## Begin COLLECTED DATA

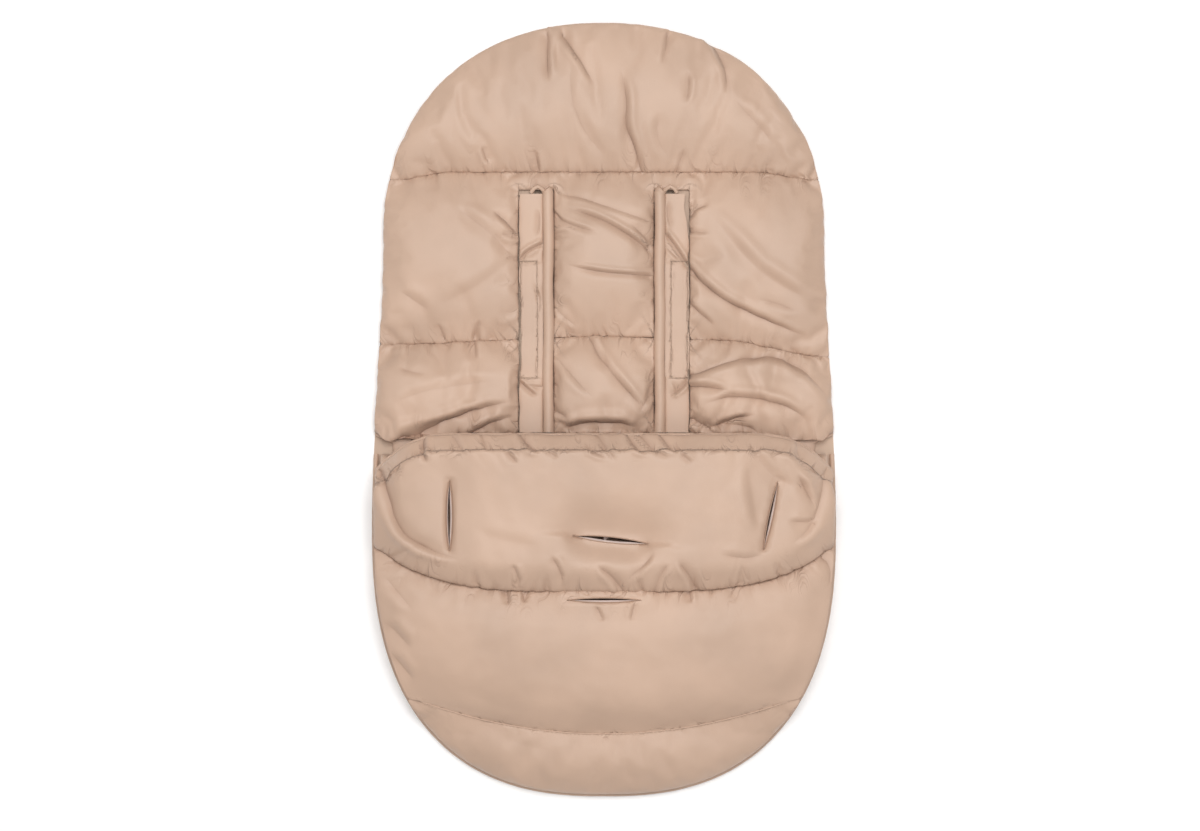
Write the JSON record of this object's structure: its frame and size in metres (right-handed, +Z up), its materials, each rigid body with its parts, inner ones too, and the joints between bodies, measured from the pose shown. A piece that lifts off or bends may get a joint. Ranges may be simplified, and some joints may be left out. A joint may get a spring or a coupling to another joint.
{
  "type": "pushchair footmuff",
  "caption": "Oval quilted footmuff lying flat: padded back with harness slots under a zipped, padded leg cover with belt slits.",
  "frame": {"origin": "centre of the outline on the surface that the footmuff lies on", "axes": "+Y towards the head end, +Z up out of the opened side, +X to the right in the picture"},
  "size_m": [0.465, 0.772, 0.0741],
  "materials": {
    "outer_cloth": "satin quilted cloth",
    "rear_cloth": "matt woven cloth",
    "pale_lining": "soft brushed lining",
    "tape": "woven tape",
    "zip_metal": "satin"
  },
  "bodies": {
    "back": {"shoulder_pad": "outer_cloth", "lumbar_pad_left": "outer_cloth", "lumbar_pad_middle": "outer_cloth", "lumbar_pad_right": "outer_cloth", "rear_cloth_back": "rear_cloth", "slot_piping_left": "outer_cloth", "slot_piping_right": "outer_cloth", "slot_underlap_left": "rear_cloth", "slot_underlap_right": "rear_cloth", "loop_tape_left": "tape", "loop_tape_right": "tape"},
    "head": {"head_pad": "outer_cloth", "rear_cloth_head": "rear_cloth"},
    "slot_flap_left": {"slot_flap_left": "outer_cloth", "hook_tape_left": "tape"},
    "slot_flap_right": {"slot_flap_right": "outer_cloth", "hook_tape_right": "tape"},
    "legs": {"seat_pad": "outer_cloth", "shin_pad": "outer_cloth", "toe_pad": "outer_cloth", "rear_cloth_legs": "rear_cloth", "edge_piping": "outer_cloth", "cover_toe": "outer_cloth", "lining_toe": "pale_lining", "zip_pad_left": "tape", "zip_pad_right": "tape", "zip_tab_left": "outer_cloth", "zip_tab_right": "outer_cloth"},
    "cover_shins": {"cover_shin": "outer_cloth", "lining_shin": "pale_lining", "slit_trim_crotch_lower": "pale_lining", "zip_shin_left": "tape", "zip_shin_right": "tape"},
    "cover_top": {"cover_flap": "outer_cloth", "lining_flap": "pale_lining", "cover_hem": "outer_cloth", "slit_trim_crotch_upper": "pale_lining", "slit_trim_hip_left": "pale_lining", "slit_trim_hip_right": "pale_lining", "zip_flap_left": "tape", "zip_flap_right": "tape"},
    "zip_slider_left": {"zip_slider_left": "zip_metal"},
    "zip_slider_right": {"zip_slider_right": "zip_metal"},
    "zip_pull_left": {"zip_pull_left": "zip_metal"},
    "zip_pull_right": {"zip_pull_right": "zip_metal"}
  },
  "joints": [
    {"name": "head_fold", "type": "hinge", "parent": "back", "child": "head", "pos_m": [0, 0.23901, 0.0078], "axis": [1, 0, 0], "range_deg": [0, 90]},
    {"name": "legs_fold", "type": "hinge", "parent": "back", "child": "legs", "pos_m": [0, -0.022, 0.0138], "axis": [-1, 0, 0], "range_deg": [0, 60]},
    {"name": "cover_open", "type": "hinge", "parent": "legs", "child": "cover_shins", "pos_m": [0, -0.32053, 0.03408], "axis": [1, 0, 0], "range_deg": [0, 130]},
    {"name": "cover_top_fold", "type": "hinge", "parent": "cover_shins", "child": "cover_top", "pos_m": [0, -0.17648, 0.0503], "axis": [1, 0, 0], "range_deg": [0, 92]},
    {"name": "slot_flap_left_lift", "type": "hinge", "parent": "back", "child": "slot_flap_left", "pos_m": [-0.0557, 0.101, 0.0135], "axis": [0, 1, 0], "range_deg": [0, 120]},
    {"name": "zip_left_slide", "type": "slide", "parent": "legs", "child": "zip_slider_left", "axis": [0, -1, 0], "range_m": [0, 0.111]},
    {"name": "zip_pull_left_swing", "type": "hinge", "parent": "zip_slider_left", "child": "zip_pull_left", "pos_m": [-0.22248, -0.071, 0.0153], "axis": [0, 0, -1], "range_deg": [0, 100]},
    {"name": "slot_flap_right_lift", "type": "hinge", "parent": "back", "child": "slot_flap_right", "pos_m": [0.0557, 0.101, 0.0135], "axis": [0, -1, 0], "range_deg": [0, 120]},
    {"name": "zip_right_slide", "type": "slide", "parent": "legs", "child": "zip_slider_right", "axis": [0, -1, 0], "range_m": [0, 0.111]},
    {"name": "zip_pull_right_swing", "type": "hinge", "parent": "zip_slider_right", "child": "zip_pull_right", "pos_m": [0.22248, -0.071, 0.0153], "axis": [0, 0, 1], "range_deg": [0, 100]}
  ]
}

## End COLLECTED DATA

- GOAL
From the first line to the last, please quote the material above exactly.

- SOLUTION FOR THIS PROBLEM
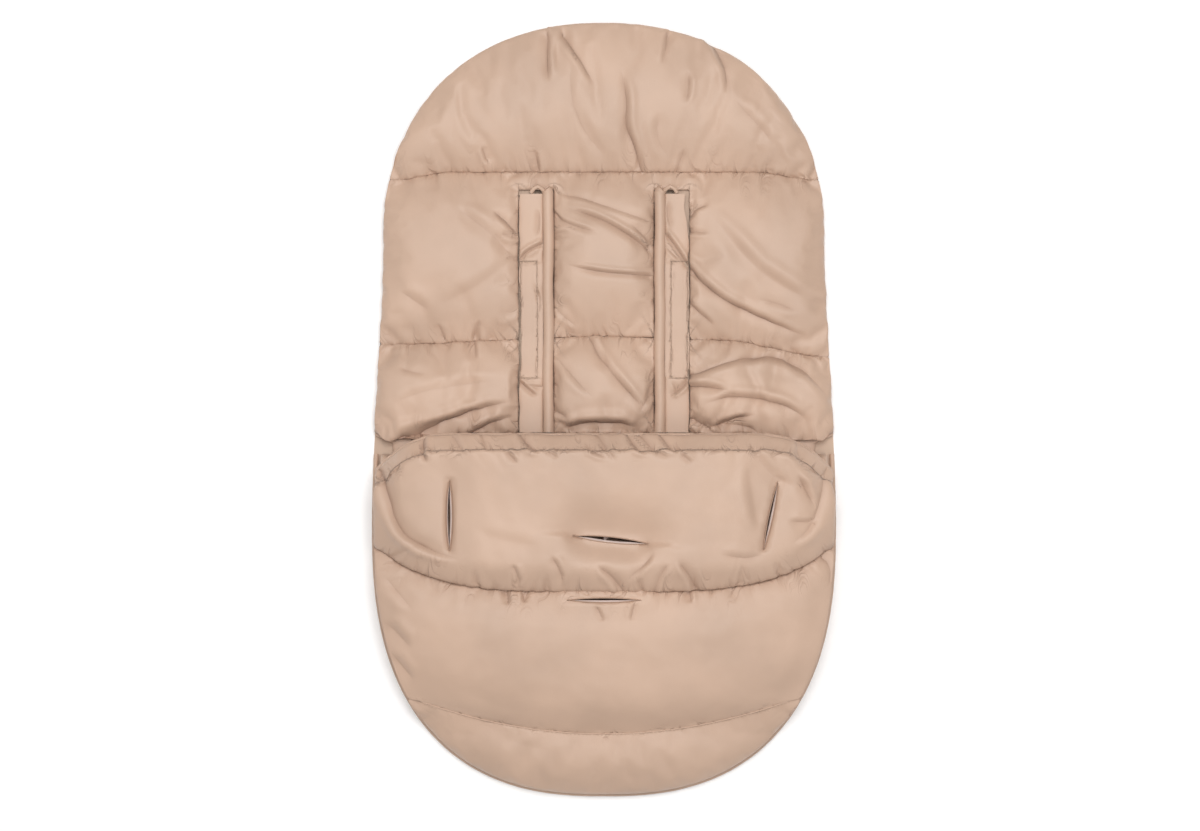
Write the JSON record of this object's structure: its frame and size in metres (right-handed, +Z up), its materials, each rigid body with its parts, inner ones too, and the joints between bodies, measured from the pose shown. A piece that lifts off or bends may get a joint. Ranges may be simplified, and some joints may be left out. A joint may get a spring or a coupling to another joint.
{
  "type": "pushchair footmuff",
  "caption": "Oval quilted footmuff lying flat: padded back with harness slots under a zipped, padded leg cover with belt slits.",
  "frame": {"origin": "centre of the outline on the surface that the footmuff lies on", "axes": "+Y towards the head end, +Z up out of the opened side, +X to the right in the picture"},
  "size_m": [0.465, 0.772, 0.0741],
  "materials": {
    "outer_cloth": "satin quilted cloth",
    "rear_cloth": "matt woven cloth",
    "pale_lining": "soft brushed lining",
    "tape": "woven tape",
    "zip_metal": "satin"
  },
  "bodies": {
    "back": {"shoulder_pad": "outer_cloth", "lumbar_pad_left": "outer_cloth", "lumbar_pad_middle": "outer_cloth", "lumbar_pad_right": "outer_cloth", "rear_cloth_back": "rear_cloth", "slot_piping_left": "outer_cloth", "slot_piping_right": "outer_cloth", "slot_underlap_left": "rear_cloth", "slot_underlap_right": "rear_cloth", "loop_tape_left": "tape", "loop_tape_right": "tape"},
    "head": {"head_pad": "outer_cloth", "rear_cloth_head": "rear_cloth"},
    "slot_flap_left": {"slot_flap_left": "outer_cloth", "hook_tape_left": "tape"},
    "slot_flap_right": {"slot_flap_right": "outer_cloth", "hook_tape_right": "tape"},
    "legs": {"seat_pad": "outer_cloth", "shin_pad": "outer_cloth", "toe_pad": "outer_cloth", "rear_cloth_legs": "rear_cloth", "edge_piping": "outer_cloth", "cover_toe": "outer_cloth", "lining_toe": "pale_lining", "zip_pad_left": "tape", "zip_pad_right": "tape", "zip_tab_left": "outer_cloth", "zip_tab_right": "outer_cloth"},
    "cover_shins": {"cover_shin": "outer_cloth", "lining_shin": "pale_lining", "slit_trim_crotch_lower": "pale_lining", "zip_shin_left": "tape", "zip_shin_right": "tape"},
    "cover_top": {"cover_flap": "outer_cloth", "lining_flap": "pale_lining", "cover_hem": "outer_cloth", "slit_trim_crotch_upper": "pale_lining", "slit_trim_hip_left": "pale_lining", "slit_trim_hip_right": "pale_lining", "zip_flap_left": "tape", "zip_flap_right": "tape"},
    "zip_slider_left": {"zip_slider_left": "zip_metal"},
    "zip_slider_right": {"zip_slider_right": "zip_metal"},
    "zip_pull_left": {"zip_pull_left": "zip_metal"},
    "zip_pull_right": {"zip_pull_right": "zip_metal"}
  },
  "joints": [
    {"name": "head_fold", "type": "hinge", "parent": "back", "child": "head", "pos_m": [0, 0.23901, 0.0078], "axis": [1, 0, 0], "range_deg": [0, 90]},
    {"name": "legs_fold", "type": "hinge", "parent": "back", "child": "legs", "pos_m": [0, -0.022, 0.0138], "axis": [-1, 0, 0], "range_deg": [0, 60]},
    {"name": "cover_open", "type": "hinge", "parent": "legs", "child": "cover_shins", "pos_m": [0, -0.32053, 0.03408], "axis": [1, 0, 0], "range_deg": [0, 130]},
    {"name": "cover_top_fold", "type": "hinge", "parent": "cover_shins", "child": "cover_top", "pos_m": [0, -0.17648, 0.0503], "axis": [1, 0, 0], "range_deg": [0, 92]},
    {"name": "slot_flap_left_lift", "type": "hinge", "parent": "back", "child": "slot_flap_left", "pos_m": [-0.0557, 0.101, 0.0135], "axis": [0, 1, 0], "range_deg": [0, 120]},
    {"name": "zip_left_slide", "type": "slide", "parent": "legs", "child": "zip_slider_left", "axis": [0, -1, 0], "range_m": [0, 0.111]},
    {"name": "zip_pull_left_swing", "type": "hinge", "parent": "zip_slider_left", "child": "zip_pull_left", "pos_m": [-0.22248, -0.071, 0.0153], "axis": [0, 0, -1], "range_deg": [0, 100]},
    {"name": "slot_flap_right_lift", "type": "hinge", "parent": "back", "child": "slot_flap_right", "pos_m": [0.0557, 0.101, 0.0135], "axis": [0, -1, 0], "range_deg": [0, 120]},
    {"name": "zip_right_slide", "type": "slide", "parent": "legs", "child": "zip_slider_right", "axis": [0, -1, 0], "range_m": [0, 0.111]},
    {"name": "zip_pull_right_swing", "type": "hinge", "parent": "zip_slider_right", "child": "zip_pull_right", "pos_m": [0.22248, -0.071, 0.0153], "axis": [0, 0, 1], "range_deg": [0, 100]}
  ]
}